While casual fans are drawn to names they know and larger-than-life stories, many hardcore fans would prefer to see the light shined on the best and most exciting fighters of today. I am firmly in that camp. They’re capable of better performances in the present day; their fights are more important in the sense that their legacies are still being defined; and they deserve to be recognized for their ability among more than just the most ardent fans. It’s frustrating to see them take a backseat to names from the past, like if Vitor Belfort and Dan Henderson were the headliners for T.J. Dillashaw’s next title defense.
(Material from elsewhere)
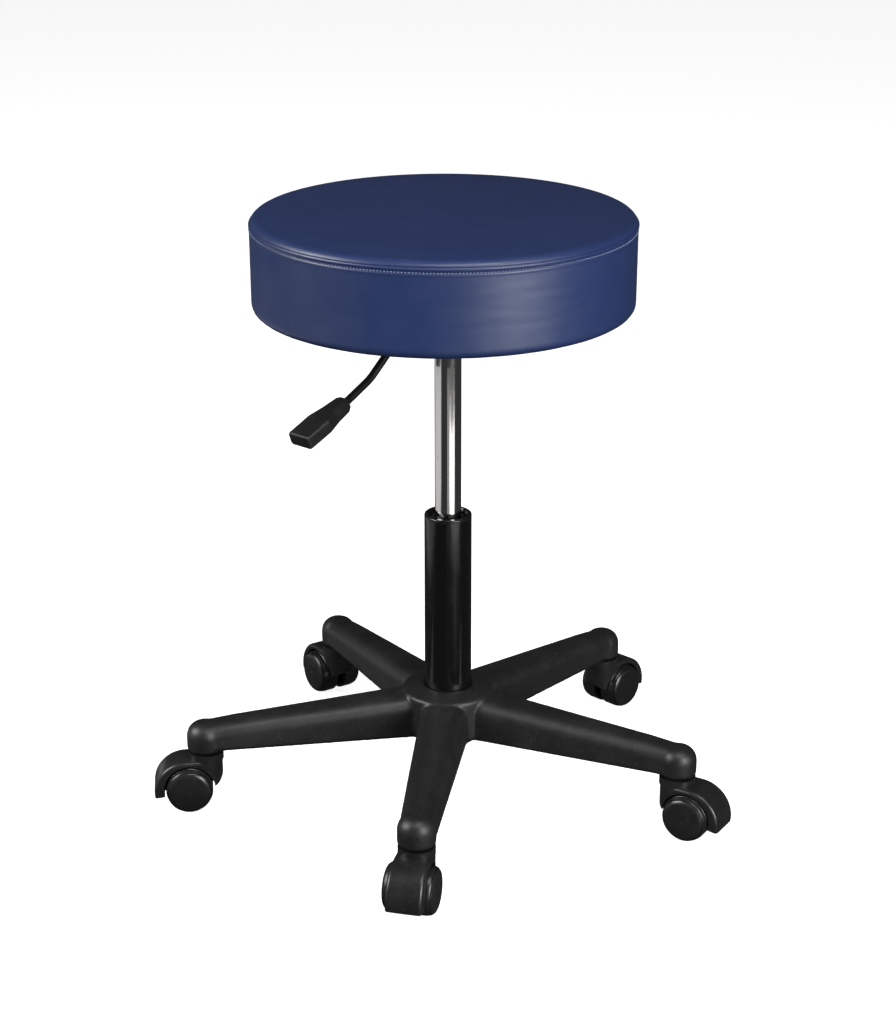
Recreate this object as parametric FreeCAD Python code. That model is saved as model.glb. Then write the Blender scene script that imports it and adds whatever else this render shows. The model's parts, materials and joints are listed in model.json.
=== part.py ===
import FreeCAD, Part
import math
import os

# Height-adjustable round stool on a five-arm base with twin-wheel casters.
# Millimetres, +Z up. The origin is on the floor, under the axis of the column.

# ---- driving dimensions -------------------------------------------------------------------------

ARM_COUNT = 5
FIRST_ARM_AZIMUTH = 191.3      # degrees from +X, anticlockwise seen from above
STEM_CIRCLE_R = 263.6          # radius of the circle of caster stems
ARM_BOTTOM_Z = 68.4
ARM_TOP_Z_AT_STEM = 96.6
ARM_TOP_Z_AT_AXIS = 115.8
ARM_WIDTH_AT_STEM = 36.9
ARM_WIDTH_AT_AXIS = 53.5
ARM_CORNER_R = 15.0            # rounding along the upper edges of an arm
ARM_DRAFT = 1.2                # how much each side leans in between the bottom and the rounding
ARM_CROWN = 0.3                # rise of the top face in the middle of its width
ARM_WALL = 3.6
ARM_START_R = 30.0             # an arm starts inside the hub and ends inside its boss
ARM_END_R = 257.0
ARM_DROOP_R = 232.0            # from here to its end the top of an arm falls away
ARM_DROOP = 0.9
RIB_T = 2.6
RIB_RADII = (92.0, 132.0, 172.0, 212.0)
BOSS_R = 19.0
BOSS_BOTTOM_Z = 65.6
HUB_R = 49.0
HUB_TOP_Z = 118.1
HUB_SHOULDER_Z = 114.6
HUB_CORE_R = 34.0
HUB_CORE_BOTTOM_Z = 58.0
HUB_RING_R = 29.0
HUB_RING_TOP_Z = 66.0

COLUMN_R = 25.0
COLUMN_WALL = 2.0
COLUMN_TOP_Z = 310.0
COLUMN_BOTTOM_Z = 50.0
COLUMN_TAPER_TOP_Z = 116.0
COLUMN_TAPER = 0.025           # radius lost per millimetre of height, below the taper's top
BUSH_FLANGE_T = 3.5
BUSH_BOTTOM_Z = 228.0
END_PLATE_T = 3.5

CYLINDER_R = 14.0
CYLINDER_WALL = 1.5
CYLINDER_BOTTOM_Z = 239.0
CYLINDER_TAPER_Z = 476.6
CYLINDER_TOP_Z = 516.6
CYLINDER_TOP_R = 13.0
ROD_R = 5.0
ROD_BOTTOM_Z = 45.0
PISTON_Z = (262.0, 274.0)
SEAL_Z = (265.5, 270.5)
CLIP_GROOVE_Z = (48.1, 49.7)    # round the rod, just below the tube's end plate
SLIDE_CLEARANCE = 0.05         # radial play of a shaft that turns or slides in a bore

BEARING_Z = COLUMN_BOTTOM_Z + END_PLATE_T
BEARING_WASHER_T = 1.5
BEARING_OUTER_R = 13.5
BALL_R = 1.6
BALL_CIRCLE_R = 10.0
BALL_COUNT = 10

BUTTON_R = 3.5
BUTTON_TOP_Z = 521.6
BUTTON_STEM_BOTTOM_Z = 500.6
VALVE_BODY_BOTTOM_Z = 494.6

SEAT_R = 195.4
SEAT_RIM_R = 196.0
SEAT_BOTTOM_Z = 537.8
SEAM_Z = 626.3
SEAT_EDGE_Z = 635.4            # top of the rounded rim
SEAT_TOP_Z = 638.4             # flat middle of the slightly crowned top
SEAT_FLAT_R = 70.0
SEAT_RIM_ROUND_R = 12.0
EDGE_ROUND_R = 7.0             # rounding of the seat's lower edge
SKIN_T = 1.4
FLANGE_INNER_R = 158.0         # the side band is turned in under the board as far as this
BOARD_R = 186.0
BOARD_T = 12.0
BOARD_BOTTOM_Z = SEAT_BOTTOM_Z + SKIN_T
COVER_R = 178.0
COVER_T = 0.6
STAPLE_COUNT = 24
STAPLE_CIRCLE_R = 168.0
STAPLE_WIRE_R = 0.35
STAPLE_HALF_CROWN = 5.0

PLATE_HALF = 76.0
PLATE_T = 3.0
BOLT_OFFSET = 60.0
BOLT_R = 4.0
BRACKET_WEB_Z = (508.6, 511.6)
BRACKET_HALF_L = 44.0
BRACKET_HALF_W = 20.0
BRACKET_WALL = 3.0
SOCKET_R = 19.0
SOCKET_BOTTOM_Z = 490.0

LEVER_AZIMUTH = 228.6
LEVER_ROD_R = 4.0
LEVER_Z = 525.8
PIVOT_RADIUS = 24.0            # distance of the lever's pin from the column's axis
PIVOT_TUBE_R = 6.2
PIN_R = 3.0
# Centre line of the lever rod in its own upright plane: distance from the column's axis and height.
LEVER_PATH = [(-7.0, LEVER_Z), (68.5, LEVER_Z), (116.6, 487.3), (176.0, 460.3)]
LEVER_BENDS = (20.0, 55.0)
HANDLE_ROOT = (152.9, 472.0)
HANDLE_TILT = 21.2             # degrees below the horizontal
# Sections of the handle: distance from its root, width, thickness, and the width and depth of the
# slope along each upper edge.
HANDLE_SECTIONS = (
    (0.0, 13.5, 11.0, 2.6, 3.0),
    (4.5, 17.0, 15.0, 3.8, 5.0),
    (22.0, 21.5, 14.5, 2.6, 4.0),
    (37.5, 28.5, 14.2, 1.6, 2.0),
    (66.0, 27.8, 14.0, 1.2, 1.2),
    (68.0, 26.2, 12.4, 1.0, 1.0),
)
HANDLE_LOW_BEVEL = 1.8

STEM_R = 5.5
STEM_TOP_Z = 90.0
STEM_BOTTOM_Z = 46.0
GRIP_RING_R = 7.4
GRIP_RING_Z = (82.0, 85.0)
AXLE_R = 4.0
AXLE_HALF = 23.0
WHEEL_R = 25.0
WHEEL_INNER_Y = 4.2
WHEEL_OUTER_Y = 27.5
TREAD_END_Y = 18.0
FACE_GROOVE_R = (22.4, 23.2)   # fine ring groove around the domed face
FACE_GROOVE_Y = 22.3
CASTER_TRAIL = 18.5            # axle's distance from the stem's axis
CASTER_AZIMUTHS = (186.1, 256.3, 328.9, 46.0, 123.3)
HOOD_R = 34.4
HOOD_CENTRE = (21.5, 22.6)     # distance behind the stem, height
HOOD_EDGE_R = 4.0              # rounding between the crown and the sides
HOOD_CAVITY_R = 27.2
HOOD_HALF_W = 19.0
HOOD_RING_Z = 63.0
HOOD_WEB_HALF_T = 3.4
FENDER_END_ANGLE = -10.0       # where the rear edge of the hood ends, about the axle
NOSE_CENTRE_X = 1.3
NOSE_STRAIGHT_Z = 39.0         # the front face is upright down to here, then curves in to its tip
NOSE_TIP_Z = 27.5
NOSE_TIP_SETBACK = 8.0

Z_AXIS = FreeCAD.Vector(0, 0, 1)


def vec(x, y, z=0.0):
    return FreeCAD.Vector(x, y, z)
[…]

There is of course the argument that those older names can be used to help turn younger fighters into stars. That’s certainly the hope, like when Ortiz was put in a fight with Liam McGeary. However, in reality, building around big names from the past often teaches casual fans that the “real” stars are the stars of yesteryear. The reverse effect can take place, with it becoming harder to create new stars when fans are just waiting around for the fighters they know to show back up rather than being taught that the new headliners are the most important part of the sport.

It’s easier to transfer star power from one fighter to another when the original star is closer to his or her prime. The UFC has it easier in that sense. By defeating the legend still close to his prime, fans come to believe that the new star is the real deal. However, when the legend is far removed from his or her prime, it’s much harder to convince fans that the new star is a big deal in victory. It becomes harder and harder over time. Rather than using old stars to create new ones, you can set up a system of stars and non-stars with the stars just accentuating the inferior status of the lesser names.

That’s why Bellator 145 “Vengeance” on Friday at the Scottrade Center in St. Louis is so important. Unlike most of the previous Bellator “tent pole” events, “Vengeance” is built around elite fighters who made their names in the Bellator cage. This is an exciting card with plenty of prime, high-quality talent.

Featherweight champion Patricio “Pitbull” Freire may be the best fighter not in the UFC. His sparkling 24-2 record includes a 76 percent finish rate and has come against increasingly high-quality opposition. His only two losses were via split decision, with the Joe Warren verdict particularly controversial and the Pat Curran ruling later avenged. Daniel Straus may be his top career rival, and he desperately wants to avenge a pair of previous defeats to Freire.

Lightweight champion Will Brooks, like Freire, has a glittery record at 16-1, with the only loss avenged. It was his wins over Michael Chandler that elevated his reputation as a dangerous fighter in MMA’s best division. Marcin Held, the challenger, is riding a six-fight winning streak and is a fun fighter to watch with his leg submission-oriented game. A third fight between Bellator homegrown talent features the colorful David Rickels looking to avenge a loss to Chandler, who is aiming to work back towards regaining the Bellator lightweight title.

There’s plenty to like about this card. However, that does not mean that it will be a ratings success. There isn’t a lot of star power, even if fans who regularly tune into Bellator like the matchups. If the show is a failure on TV, Coker and Spike may take the lesson that they need to build even more around names from the past. A success, on the other hand, would likely give the promotion greater confidence to prominently feature younger fighters who have lesser names.

For those of us who want to see more of an emphasis on Bellator’s homegrown young talent, we can only cross our fingers and hope for the best. Bellator is going to cater to what it perceives to be the whims of the larger public, not just the most ardent MMA fans. If those two interests converge, it will be a good thing for Bellator and the sport. “Vengeance” will be the biggest test yet of how much they do.